Would the Lovin' Spoonful, for the right price, digitally revise "Do You Believe in Magic" to, say, "Do You Believe in Joyce Shenk"?

Would Gordon Lightfoot turn "The Wreck of the Edmund Fitzgerald" into "The Wreck of the Gary T. Griffin"?

Jo Dee Messina's "Heads Carolina, Tails California" is a lovely and hard-driving country rocker, but would she balk at making a one-time-only version called "Heads Carolina, Tails Sara Amos"?

And Bobby McFerrin, who had the hit "Don't Worry, Be Happy" -- would he be willing to provide joy to someone by making it "Don't Worry, Jack Meizlish"?

This may not be as outlandish a thought as it sounds. Copyright and publishing legalisms would have to be addressed, but it really is hard to keep financially afloat selling songs these days -- and every band or singer that has had a big hit knows how much people adore that one special song. The trick is how to sell it to them again, at a premium.

Skip Haynes has some advice to his fellow singers and musicians:

Don't agonize over it. This is an easy call. Do it.

"You should hear the smiles in the voices of the people who get their copies with their own names in it," he said. "They can hardly believe it."

Is doing this some violation of an artistic code? Is it selling out?

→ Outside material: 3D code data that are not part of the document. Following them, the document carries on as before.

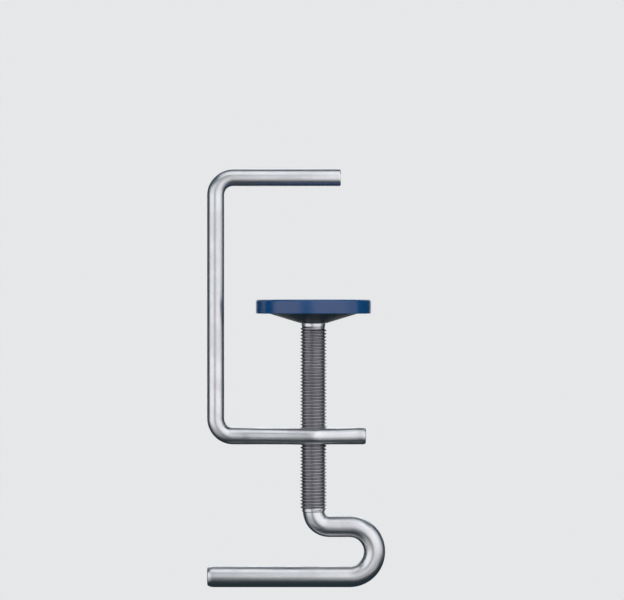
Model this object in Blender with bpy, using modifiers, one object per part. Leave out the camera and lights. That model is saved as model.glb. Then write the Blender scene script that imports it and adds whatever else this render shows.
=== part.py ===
"""Screw table clamp: a C-frame of bent steel rod, a threaded spindle with a bent crank, and a swivel pad.

Metres, +Z up. The origin is on the underside of the upper arm, straight above the spindle's axis, where the
clamp bears on the table. The frame lies in the XZ plane, with its leg at -X and its mouth towards +X.
"""

import math

import bmesh
import bpy
from mathutils import Vector

MM = 0.001

# Frame: one round rod bent into a C. Reaches are measured from the spindle's axis.
ROD_R = 2.6 * MM
ARM_SPACING = 78.2 * MM
LEG_OFFSET = 29.6 * MM
FRAME_BEND_R = 5.3 * MM
UPPER_REACH = 8.3 * MM
LOWER_REACH = 15.9 * MM
UPPER_CHAMFER = 0.15 * MM
LOWER_CHAMFER = 0.5 * MM
UPPER_Z = ROD_R
LOWER_Z = UPPER_Z - ARM_SPACING

FRAME_BEND_STEPS = 8

# Eye: the lower arm is pierced and spread sideways round the thread, at the rod's own height and section.
# It tapers slowly towards the leg and faster towards the rod's end.
EYE_SPREAD = 3.6 * MM
EYE_LEG_TAPER = 22.0 * MM
EYE_END_TAPER = 14.0 * MM
EYE_LEG_STEPS = 16
EYE_END_STEPS = 12
EYE_ROUNDING = 0.15
BORE_COUNTERSINK = 0.3 * MM
BORE_OVERRUN = 1.0 * MM

# Thread M8 x 1, right-handed.
THREAD_R = 4.0 * MM
PITCH = 1.0 * MM
CORE_R = 3.385 * MM
RIDGE_SINK = 0.1 * MM
RIDGE_STUB = 0.05 * MM
RIDGE_BASE = 0.94 * PITCH
SEGMENTS = 16
RUN_OUT_TURNS = 0.5
GAP = 0.3 * MM

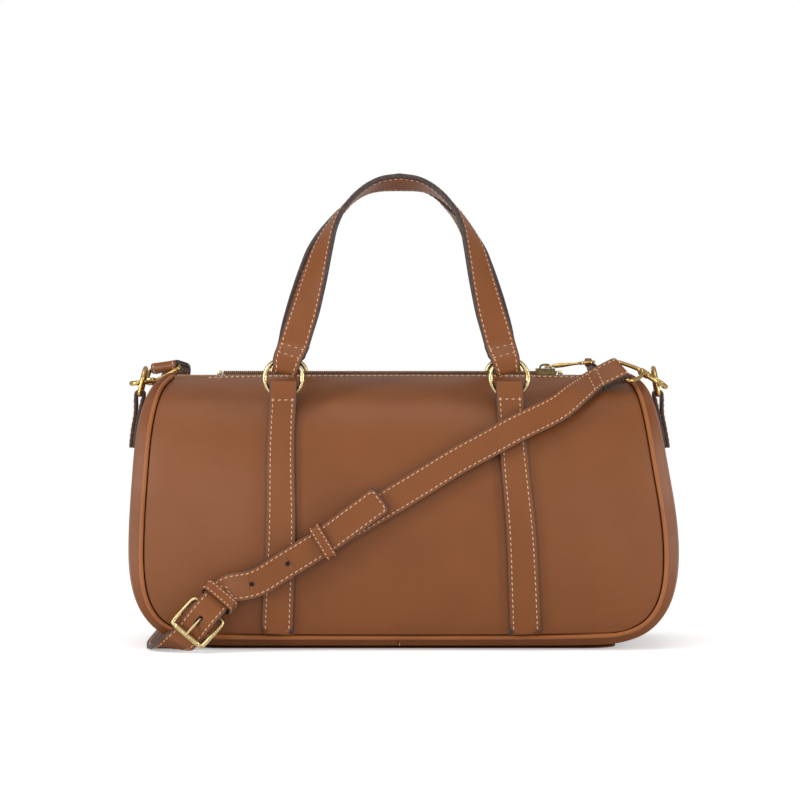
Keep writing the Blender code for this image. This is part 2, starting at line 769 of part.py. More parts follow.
def add_handle(name, side):
    """A flat strap that turns edge-on as it rises, with a folded loop round a ring at each end."""
    drop = BACK_HANDLE_DROP if side > 0 else 0.0
    half = loop_half()
    middle_x = HANDLE_OFFSET + lean(RING_Z)
    fold_z = RING_Z + GAP + TAB_THICKNESS / 2 + half
    ring_top = RING_Z + RING_RADIUS
    loop_top = ring_top + LOOP_UNDERLAP / 2
    outer = RING_Y - half
    turn_start, turn_run, tilt_run = HANDLE_TURN_SHARES
    leg = []
    for spread, rise in HANDLE_SHARES:
        y = HANDLE_TOP_Y + (outer - HANDLE_TOP_Y) * (1 - rise) ** HANDLE_LEAN_POWER
        z = RING_Z + rise * (HANDLE_RISE - drop)
        turn = HANDLE_TWIST * (1 - smoothstep((spread - turn_start) / turn_run))
        tilt = HANDLE_TILT * (1 - smoothstep(spread / tilt_run))
        leg.append((-spread * HANDLE_SPREAD, y, max(z, fold_z + half), turn, tilt))
    path = smooth_path(leg, 18)
    centres, widths, thick = [], [], []

    def put(x, y, z, across, thickness):
        centres.append(vec(middle_x + x, -side * y, z))
        widths.append(HANDLE_WIDTH * unit(vec(across[0], -side * across[1], across[2])))
        thick.append(thickness)

    def loop(sign):
        """Points of one end loop, from the strap down the outer ply, round the fold and up the inner ply."""
        x = sign * HANDLE_SPREAD
        found = [(x, outer, fold_z + (loop_top - fold_z) * share) for share in (0.55, 0.0)]
        for k in range(1, 6):
            a = math.pi * k / 6
            found.append((x, RING_Y - half * math.cos(a), fold_z - half * math.sin(a)))
        found.append((x, RING_Y + half, fold_z))
        found.append((x, RING_Y + half, ring_top))
        found.append((x, RING_Y + half * 0.55, loop_top - GAP))
        return found

    taper = HANDLE_THICKNESS - TAB_THICKNESS
    legs = []
    for x, y, z, turn, tilt in path:
        across = (
            math.cos(turn),
            -math.sin(turn) * math.cos(tilt),
            math.sin(turn) * math.sin(tilt),
        )
        thinned = taper * smoothstep((loop_top + HANDLE_TAPER_RUN / 2 - z) / HANDLE_TAPER_RUN)
        legs.append((x, y, z, across, HANDLE_THICKNESS - thinned))
    narrow = TAB_TOP_WIDTH / HANDLE_WIDTH
    for x, y, z in reversed(loop(-1)):
        put(x, y, z, (narrow, 0, 0), TAB_THICKNESS)
    for x, y, z, across, t in reversed(legs[:-1]):
        put(x, y, z, across, t)
    for x, y, z, across, t in legs[1:-1]:
        put(-x, y, z, (-across[0], across[1], across[2]), t)
    for x, y, z in loop(1):
        put(x, y, z, (-narrow, 0, 0), TAB_THICKNESS)
    swing = vec(middle_x - HANDLE_SPREAD, -side * RING_Y, 2 * RING_Z - ring_axis_z())
    ribbon(name, centres, widths, thick, LEATHER, origin=swing, chamfer_share=HANDLE_EDGE_SHARE)


# Zip


def add_zip_side(name, side):
    """One side's tape, and its row of teeth standing on it."""
    profile = [
        (TAPE_HALF_WIDTH, TAPE_TOP - TAPE_EDGE_DROP), (TAPE_BEND, TAPE_TOP - TAPE_DROP),
        (TAPE_FLAT, TAPE_TOP), (CHAIN_SLIT / 2, TAPE_TOP),
    ]
    outline = profile + [(y, z - TAPE_THICKNESS) for y, z in reversed(profile)]
    outline = [(side * y, z) for y, z in outline]
    if side < 0:
        outline = outline[::-1]
    shift = lean(BODY_HEIGHT)
    add_prism(
        f"zip_tape_{name}", outline, shift - ZIP_HALF_LENGTH, shift + ZIP_HALF_LENGTH, ZIP_BROWN, "x"
    )
    count = round((CHAIN_RIGHT - CHAIN_LEFT) / TOOTH_PITCH)
    pitch = (CHAIN_RIGHT - CHAIN_LEFT) / count
    near, root = CHAIN_SLIT / 2, CHAIN_SLIT / 2 + TOOTH_LENGTH
    outline = [(CHAIN_RIGHT, root + TOOTH_SPINE), (CHAIN_LEFT, root + TOOTH_SPINE)]
    for k in range(count):
        start = CHAIN_LEFT + k * pitch
        end = start + pitch * (1 - TOOTH_GAP_SHARE)
        outline += [(start, near), (end, near), (end, root)]
        if k + 1 < count:
            outline.append((start + pitch, root))
    outline[-1:] = [(CHAIN_RIGHT - pitch * TOOTH_GAP_SHARE, root), (CHAIN_RIGHT, root)]
    outline = [(x, side * y) for x, y in outline]
    if side < 0:
        outline = outline[::-1]
    add_prism(f"zip_teeth_{name}", outline, TOOTH_FOOT, TOOTH_TOP, BRASS)


def add_stops():
    """Two small blocks above the right end of the chain, and one bar across its left end."""
    root = CHAIN_SLIT / 2 + TOOTH_LENGTH
    for name, side in (("front", -1), ("back", 1)):
        low, high = sorted((side * CHAIN_SLIT / 2, side * root))
        start = CHAIN_RIGHT + GAP
        add_box(
            f"zip_stop_{name}", (start, low, TOOTH_FOOT), (start + STOP_LENGTH, high, TOOTH_TOP), BRASS
        )
    end = CHAIN_LEFT - GAP
    add_box("zip_end_stop", (end - STOP_LENGTH, -root, TOOTH_FOOT), (end, root, TOOTH_TOP), BRASS)


def pull_axis():
    """Where the puller turns, in the hollow of the slider's crown."""
    return vec(SLIDER_X, 0, PLATE_TOP + (CROWN_RISE - CROWN_WIRE / 2) / 2)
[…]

Haynes doesn't even want to hear that argument. This isn't selling your music to a corporate conglomerate for advertisements, he said -- this is selling one version of a song to someone who loves it, and who now has the chance to be in it.

Besides, he said, unless a musician is sitting in his room playing and singing a song just for himself, everything in the music business is commerce, from the first minute.

"The first time you step into a venue to play for money, you're using the music you make in a commercial way," he said. "The first time someone buys your record, that's a commercial transaction.

"This is just a new way to do it. And I know one thing for sure: This way, you know for a fact that your song is making someone really happy."

The opinions expressed in this commentary are solely those of Bob Greene.